Castle Airport (KMER) is an interesting place to visit, if you like the aviation equivalent of a ghost town. The former Strategic Air Command base is located in California’s San Joaquin Valley and was decommissioned in 1995. This means that an area sized as the Air Force’s training hub for B-52 and KC-135 pilots is now an uncontrolled field housing just eighty general aviation planes.
On my first visit to the nearby Castle Air Museum, I made the mistake of landing before working out exactly where amidst all of the empty gargantuan hangars and tarmac and blast deflectors the one operating FBO was located. I wound up taxiing around endlessly and in fact had to shut the plane down twice to get out and ask directions (the first time the open hangar was simply abandoned; the second time was the charm).
The 11,800 foot runway at a facility with no air traffic control tower also provides something of a scale challenge for a GA pilot accustomed to strips one-fifth the length. KMER is where I learned to pretend my Cirrus was a helicopter on arrival and essentially air taxi on down the runway to mid-field or so.
San Juan. Louis Munoz Marin Airport. Dirty, badly laid out, nasty local passengers, uncaring staff, very nasty food services. A third world experience staffed by nominal Americans. Makes every biased thought and comment about Puerto Rico seem abundantly true. My Puerto Rican friends agree.

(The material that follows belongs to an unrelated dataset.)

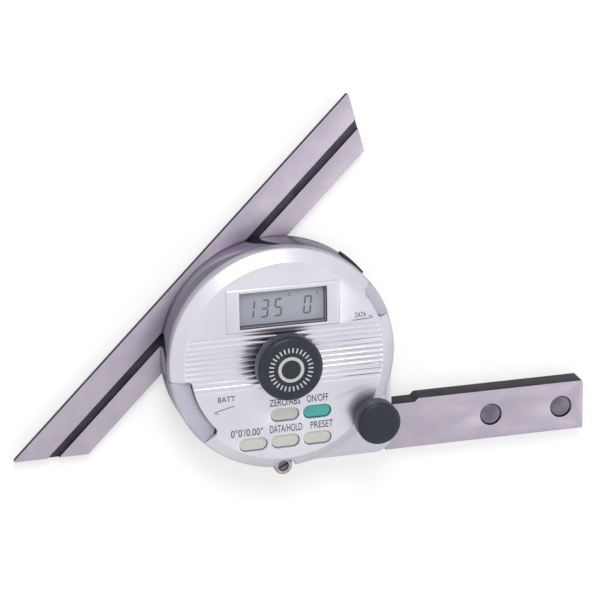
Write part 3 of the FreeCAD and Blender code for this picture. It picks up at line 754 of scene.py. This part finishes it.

The ATC SID clearance for departing Luken airport requires initiating an Immelmann at the end of the runway. A good way to get on top of the ground fog.
Just booked tickets to see the Rattlers. I love Southwest — it’s a 1.5 hr flight from KCI to Midway, and I can get a round trip in December for $98. And I don’t have to go through O’Hare. Hallelujah.
Just flew Southwest and connected in Midway…..was great.
As a husband of a Southwest F/A, I thank you, my wife thanks you, and our children’s college funds thanks you.
The S/W F/A on my flights were very good and very funny. They enjoyed their work and it showed.